Norquist pointed to negative advertising against former GOP nominee Mitt Romney…

And here we see the latest conservative rationalization for last week’s defeat–it wasn’t the conservative agenda Mitt Romney ran on that was rejected, but the person of Mitt Romney, as presented so negatively by President Barack Obama’s re-election campaign.

But this ignores the public polling that overwhelmingly showed support during the 2011 debt ceiling debacle for ending the Bush tax cuts for the wealthiest, and exit polls from this election that found six in 10 voters think taxes need to go up–on the rich, if not everyone. This seems to reflect understanding among voters that tax rates in America are at their lowest level in generations, and those historically low tax rates have a direct relationship to the nation’s chronic budget deficits and ballooning debt. If that’s right, voters did make a choice Tuesday.

And folks, it wasn’t which one is a “poopy head.” Why is Grover Norquist so feared again?

Comments

12 thoughts on “Deep Thoughts With Grover Norquist

  1. link is garbage.

    “USA Today calculated that a person making $100,000 per year pays $23,600 in taxes today, compared to $28,700 in the year 2000 and $27,300 in 1990.”

    These numbers do not take into acccount State/Local taxes and fees nor do they take into account inflation or reduced purchasing power.

    You have to look at guberment spending in relation to gross domestic production and the man-hours required.

    Also, you cannot include guberment spending in your GDP calculation.

    You will learn guberment is indeed consuming more of each hour you work… Hey, crony capitalism is also taking a more than fair share.

    In the end, the average workers/producers have little to show for all their effort.

    1. That’s a bit more off-kilter than normal for you.

      Inflation works against money – if $100,000 isn’t worth what it was worth in 2000, then neither is $28,700.

      And GDP is, well, GDP – it’s the sum total of the domestic economy. That includes government, which last I checked pays people and companies money.

      The simple fact is: you aren’t paying the bills, and neither are the rest of us. You’ve gotten military service and a paranoid anti-terrorist response served to you for the past decade on the national credit card, which you’ve decided we shouldn’t pay down as fast as we could if we were paying the bill the way we should have.

    2. Despite productivity increasing over the last three decades, the average worker is not reaping any of the benefits.  It’s gone to the plutocrats.

      Taxes are the price of civilization as a famous Supreme Court Justice once said.  Everyone wants government services, no one wants to pay for them.  

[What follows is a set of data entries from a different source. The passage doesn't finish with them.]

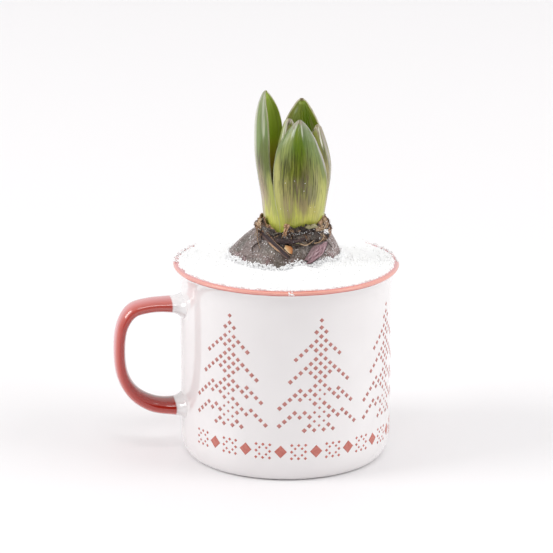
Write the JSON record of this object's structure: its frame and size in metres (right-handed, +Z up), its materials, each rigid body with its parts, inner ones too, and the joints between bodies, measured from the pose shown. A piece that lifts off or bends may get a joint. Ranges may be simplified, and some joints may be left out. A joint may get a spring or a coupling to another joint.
{
  "type": "potted hyacinth",
  "caption": "Sprouting hyacinth bulb in a white ceramic mug with a red lip, red handle and printed fir trees, dressed with white granules.",
  "frame": {"origin": "middle of the bounding box, on the surface that the mug stands on", "axes": "+Z up through the plant; -Y is the side that the picture shows; the mug's handle points to -X"},
  "size_m": [0.1145, 0.09, 0.1474],
  "materials": {
    "glaze": "glossy white glaze with a red lip, red handle and red printed pattern",
    "soil": "rough crumbly potting soil",
    "granules": "matt white granules",
    "tunic": "papery satin bulb skin",
    "root": "matt fleshy root",
    "dry_scale": "crumpled dried scale",
    "tan_scale": "dried tan scale",
    "purple_scale": "papery purple scale",
    "leaf": "waxy satin leaf",
    "leaf_shaded": "waxy satin leaf",
    "bud": "matt packed flower buds"
  },
  "bodies": {
    "root": {"mug": "glaze", "soil": "soil", "dressing": "granules", "bulb": "tunic", "roots": "root", "neck_collar": "dry_scale", "tunic_flap": "dry_scale", "tunic_flake": "tan_scale", "tunic_scale": "purple_scale", "leaf_front": "leaf", "leaf_left": "leaf", "leaf_back": "leaf_shaded", "leaf_right": "leaf", "leaf_inner": "leaf_shaded", "flower_bud": "bud"}
  },
  "joints": []
}
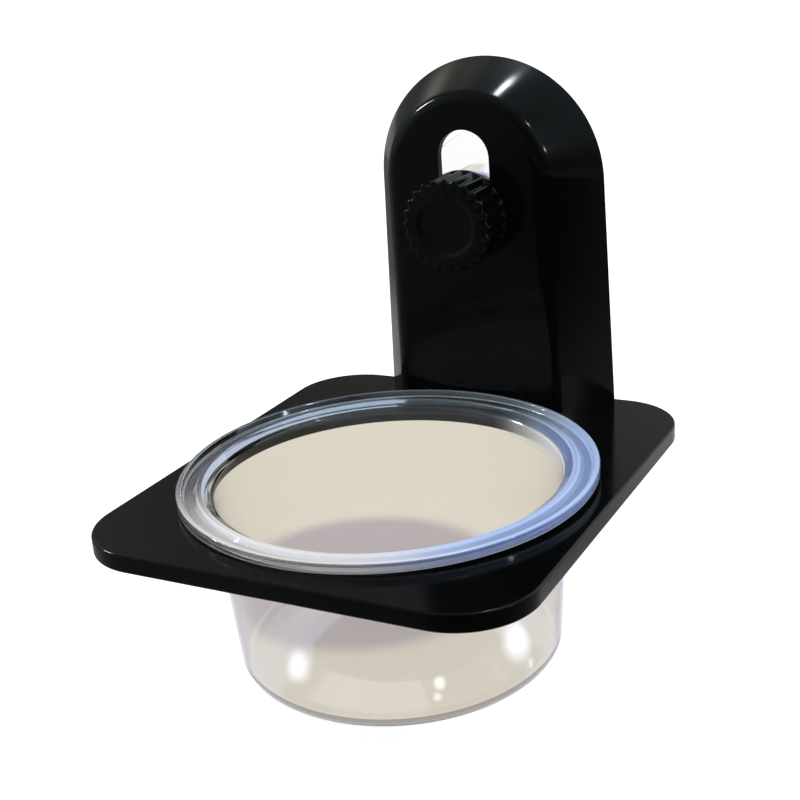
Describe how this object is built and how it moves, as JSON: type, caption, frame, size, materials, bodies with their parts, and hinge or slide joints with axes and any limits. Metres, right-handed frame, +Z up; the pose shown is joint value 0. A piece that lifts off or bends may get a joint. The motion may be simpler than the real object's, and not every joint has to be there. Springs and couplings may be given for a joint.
{
  "type": "feeder breeding box",
  "caption": "Feeding ledge for a glass tank: a plate with an arched, slotted upright held by a suction cup and a knurled knob, and a clear cup that lifts out of the plate's round hole.",
  "frame": {"origin": "on the glass plane, at the middle of the plate's rear edge", "axes": "+Y into the glass, +Z up, +X to the right as seen from the front"},
  "size_m": [0.1, 0.1131, 0.1247],
  "materials": {
    "black_plastic": "polished black moulding",
    "knob_plastic": "satin black moulding",
    "clear_plastic": "clear, with a faint blue tint",
    "clear_rubber": "clear soft PVC",
    "steel": "bright zinc plate",
    "brass": "machined"
  },
  "bodies": {
    "ledge": {"bracket": "black_plastic"},
    "cup": {"feeding_cup": "clear_plastic"},
    "clamp": {"suction_cup": "clear_rubber", "stud_screw": "steel"},
    "washer": {"knob_washer": "steel"},
    "knob": {"knob": "knob_plastic", "knob_insert": "brass"}
  },
  "joints": [
    {"name": "cup_lift", "type": "slide", "parent": "ledge", "child": "cup", "axis": [0, 0, 1], "range_m": [0, 0.029]},
    {"name": "stud_slide", "type": "slide", "parent": "ledge", "child": "clamp", "axis": [0, 0, 1], "range_m": [-0.004, 0.0135]},
    {"name": "knob_run", "type": "slide", "parent": "clamp", "child": "washer", "axis": [0, -1, 0], "range_m": [0, 0.0033]},
    {"name": "knob_turn", "type": "hinge", "parent": "washer", "child": "knob", "pos_m": [0, -0.0204, 0.0501], "axis": [0, -1, 0], "range_deg": [0, 1440]}
  ],
  "couplings": [
    {"joint": "knob_run", "follows": "knob_turn", "m_per_rad": 0.00012732}
  ]
}
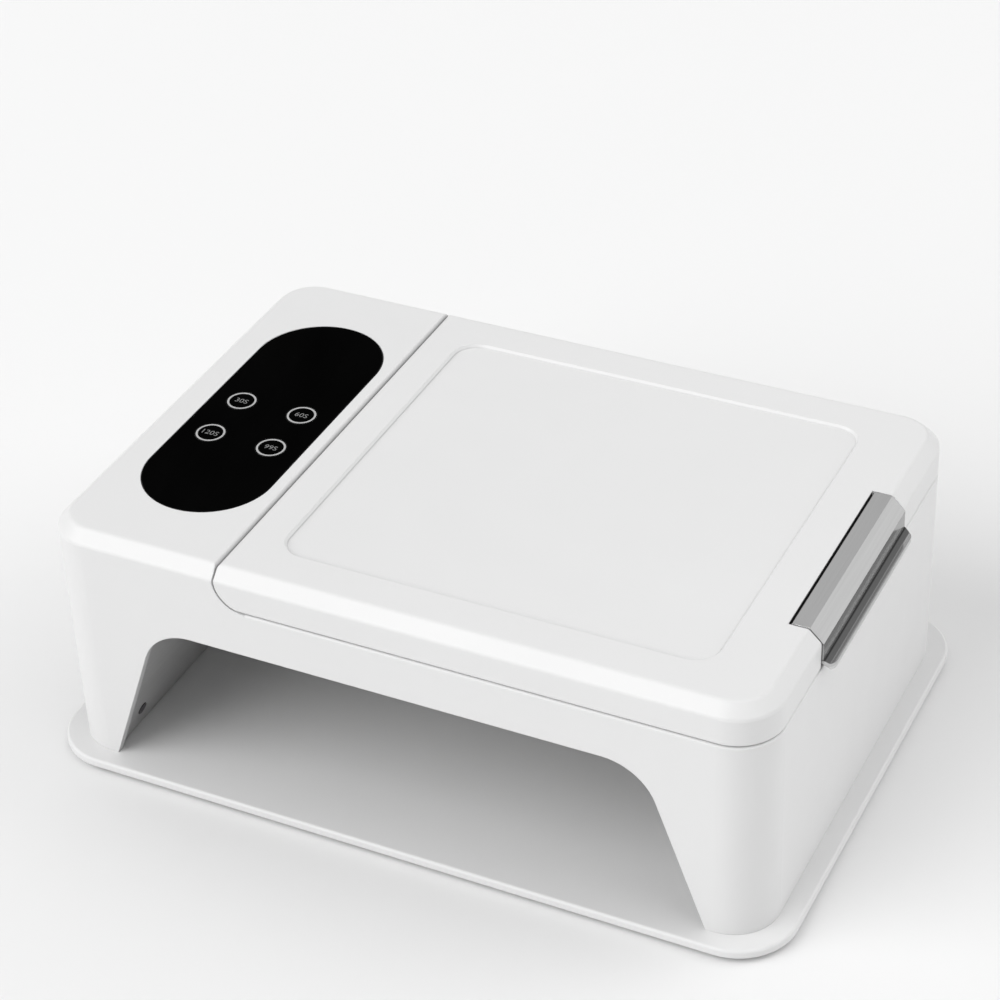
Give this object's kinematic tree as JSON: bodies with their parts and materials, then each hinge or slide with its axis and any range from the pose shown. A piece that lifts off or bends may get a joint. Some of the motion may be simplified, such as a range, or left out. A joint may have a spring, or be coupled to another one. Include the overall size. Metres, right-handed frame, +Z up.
{
  "type": "uv nail lamp",
  "caption": "Bridge-shaped nail-curing lamp standing on a lift-off base plate, with a black capsule key panel, a hinged storage lid and a chrome rocker latch.",
  "frame": {"origin": "middle of the footprint, on the table under the rubber pads", "axes": "+X towards the latch side, the right hand of a user facing the hand opening; -Y out of the hand opening, towards that user; +Z up"},
  "size_m": [0.236, 0.164, 0.0847],
  "materials": {
    "housing_white": "satin white moulded ABS",
    "plate_white": "satin white moulded ABS",
    "inner_white": "fine matte white",
    "tray_grey": "fine matte pale grey",
    "reflector_grey": "satin silver grey",
    "panel_black": "high-gloss black acrylic",
    "latch_chrome": "bright chrome plating",
    "spring_steel": "drawn stainless steel",
    "screw_steel": "zinc-plated steel",
    "magnet_nickel": "nickel-plated magnet",
    "soft_rubber": "matte black elastomer",
    "board_green": "solder-masked board",
    "diode_lens": "clear lens over pale phosphor",
    "sensor_dark": "dark infrared lens",
    "display_black": "black digit display",
    "component_black": "moulded black",
    "lead_jacket": "black PVC lead"
  },
  "bodies": {
    "base_plate": {"base_plate": "plate_white", "plate_magnets": "magnet_nickel", "foot_pads": "soft_rubber"},
    "housing": {"outer_shell": "housing_white", "bottom_frame": "inner_white", "housing_magnets": "magnet_nickel", "frame_screws": "screw_steel", "reflector_liner": "reflector_grey", "led_board": "board_green", "side_led_boards": "board_green", "led_beads": "diode_lens", "sensor_emitter": "sensor_dark", "sensor_receiver": "sensor_dark", "storage_tray": "tray_grey", "control_panel": "panel_black", "control_board": "board_green", "board_screws": "screw_steel", "tact_switches": "component_black", "display_module": "display_black", "driver_board": "board_green", "driver_components": "component_black", "power_jack": "component_black", "control_lead": "lead_jacket", "led_lead": "lead_jacket", "hinge_arms": "inner_white", "arm_screws": "screw_steel", "lid_rest_pads": "soft_rubber", "latch_catch": "spring_steel"},
    "lid": {"lid_outer": "housing_white", "lid_inner": "inner_white", "lid_screws": "screw_steel", "hinge_rod": "spring_steel", "latch_pin": "spring_steel", "latch_spring": "spring_steel"},
    "latch": {"latch_handle": "latch_chrome"},
    "key_30s": {"key_30s": "panel_black"},
    "key_60s": {"key_60s": "panel_black"},
    "key_99s": {"key_99s": "panel_black"},
    "key_120s": {"key_120s": "panel_black"}
  },
  "joints": [
    {"name": "housing_lift", "type": "slide", "parent": "base_plate", "child": "housing", "axis": [0, 0, 1], "range_m": [0, 0.09]},
    {"name": "lid_hinge", "type": "hinge", "parent": "housing", "child": "lid", "pos_m": [-0.045, 0, 0.0812], "axis": [0, -1, 0], "range_deg": [0, 100]},
    {"name": "latch_rock", "type": "hinge", "parent": "lid", "child": "latch", "pos_m": [0.1054, -0.0019, 0.0814], "axis": [0, -1, 0], "range_deg": [0, 14], "stiffness_Nm_per_rad": 0.06, "springref_deg": -11.46},
    {"name": "key_30s_press", "type": "slide", "parent": "housing", "child": "key_30s", "axis": [0, 0, -1], "range_m": [0, 0.0005], "stiffness_N_per_m": 900, "springref_m": -0.0004},
    {"name": "key_60s_press", "type": "slide", "parent": "housing", "child": "key_60s", "axis": [0, 0, -1], "range_m": [0, 0.0005], "stiffness_N_per_m": 900, "springref_m": -0.0004},
    {"name": "key_99s_press", "type": "slide", "parent": "housing", "child": "key_99s", "axis": [0, 0, -1], "range_m": [0, 0.0005], "stiffness_N_per_m": 900, "springref_m": -0.0004},
    {"name": "key_120s_press", "type": "slide", "parent": "housing", "child": "key_120s", "axis": [0, 0, -1], "range_m": [0, 0.0005], "stiffness_N_per_m": 900, "springref_m": -0.0004}
  ]
}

      The higher GDP/person, the more people expect from their governments.  Not here, but in all nations.

      I have no problem, philosophically, paying taxes.  I do have a problem, philosophically, spending $600 Billion dollars a year for a military that couldn’t stop box cutters. But just like all those 47%’ers leeching on the working folk that so upset righties, I can’t pick and choose where my taxes go.

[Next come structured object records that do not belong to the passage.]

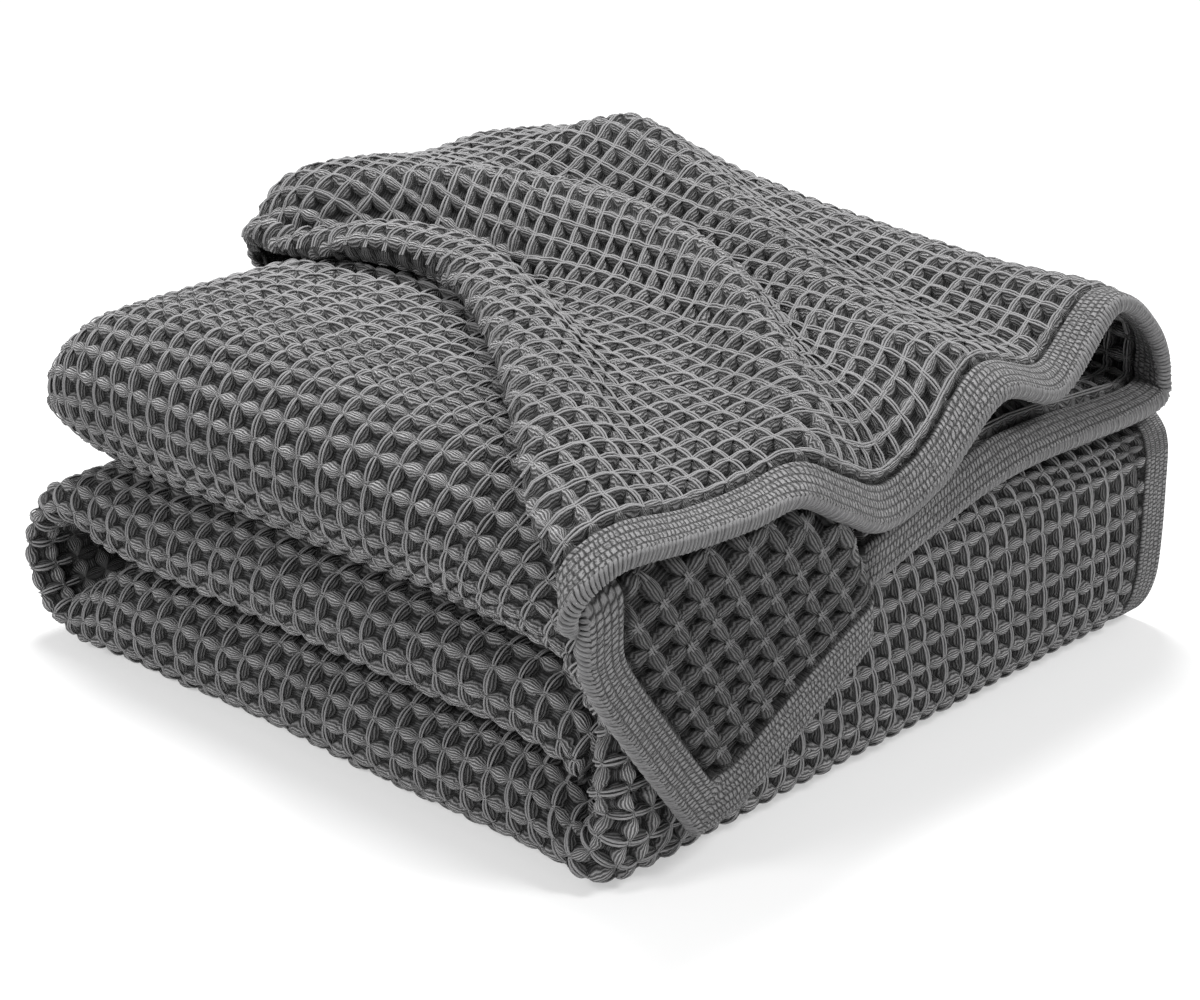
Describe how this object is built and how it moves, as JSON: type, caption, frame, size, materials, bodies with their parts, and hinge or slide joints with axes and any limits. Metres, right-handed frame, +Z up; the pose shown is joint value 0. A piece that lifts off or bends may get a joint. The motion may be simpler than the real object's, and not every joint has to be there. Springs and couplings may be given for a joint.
{
  "type": "waffle weave cotton blanket",
  "caption": "Charcoal waffle weave cotton throw folded into a soft stack, with its hemmed loose end drawn across the top and one corner hanging over the front.",
  "frame": {"origin": "on the surface it rests on, under the middle of the folded stack", "axes": "+Z up; -Y faces the side that the hems and the hanging corner hang over; -X faces the long rolled folds"},
  "size_m": [0.377, 0.3737, 0.1902],
  "materials": {
    "cotton": "matte waffle weave cotton"
  },
  "bodies": {
    "root": {"blanket": "cotton"}
  },
  "joints": []
}
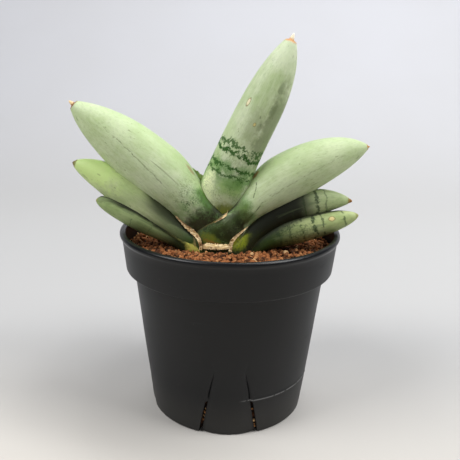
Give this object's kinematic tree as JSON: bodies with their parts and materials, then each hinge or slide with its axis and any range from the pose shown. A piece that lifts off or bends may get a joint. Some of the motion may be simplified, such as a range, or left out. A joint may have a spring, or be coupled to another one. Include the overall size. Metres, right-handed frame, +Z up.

  2. Yes, the Senate and swing state results prove that there was a rebuke to the GOP’s tax policies, and perhaps more. But Obama mostly ran on that.

    Yes, the victory was as much won by the superior candidate as it was lost by the inferior one. From Obama’s more charismatic and presidential demeanor to Romney’s ripping on 47% of Americans; from the improving economy under Obama to the promise to return to 2008 by Romney, this was very much about the men who were running.

    Either way, Norquist is almost as stupid as Nock.

  3. When the election results came in I joined with others in thinking “Oh boy, now there will be a big internecine Repub blood bath, get the popcorn.”

    However the House TeaParty Repubs are dug in within their conservative districts.  They don’t give a shit about the mainstream interpretation of the election.  They are faith-based as opposed to reason-based by definition and they are not interested in compromise as that would guarantee them a primary challenge.

    So the blood bath is going to be played out in the public arena of the “fiscal cliff,” not behind closed doors.  The outcome will be determined by the total interaction between the TPR, the “realist” Repubs, Obama/Dems, and whatever voters are still paying attention after the election.  The outcome will not just be a matter of pundit snark but is likely to affect a lot of vulnerable people.  

    I hope to god Obama learned from the first term and doesn’t cave in to Repub intransigence , otherwise we are in for 4 more years like the last 4.  

    Like TJ said, eternal vigilance is the price of freedom.

     

  4. Copy of my recent e-mail letter to Republican representative. I’m certain it will be ignored.

    Congressman Coffman, you have signed the Norquist pledge.

    “Signers pledge to the taxpayers of their Congressional district and to the American people that they won’t support a net income tax increase.  The Pledge is made in writing to voters before a politician is elected so that these voters can hold the politician accountable on the tax issue.  Pledge enforcement is done by voters, not by Grover Norquist or Americans for Tax Reform.”

    The fiscal cliff, and the long-term deficit and debt problems faced by the USA, cannot be solved by spending cuts alone.

    Please revoke the Norquist pledge. You will send a strong message to the electorate that you are willing to compromise and govern. Your Tea Party-aligned pattern over the past two years has been clearly obstructionist and has damaged our country’s sovereign debt.

    1. and Coffman will send you two identical meaningless replies at the same time.

      And how do I know?  He does it to me all the time.

      This will be the third time Coffman votes to raise taxes.  Because once an idiot, twice an idiot, third time’s the charm.

      And, gee, no Gopher here to jump up and say that the only way to lower taxes is to raise them.

      As for Norquist, he was a hindrance in the last election (good for our side) and has now become the crazy old aunt that lives in the attic, and only comes out to embarrass the family.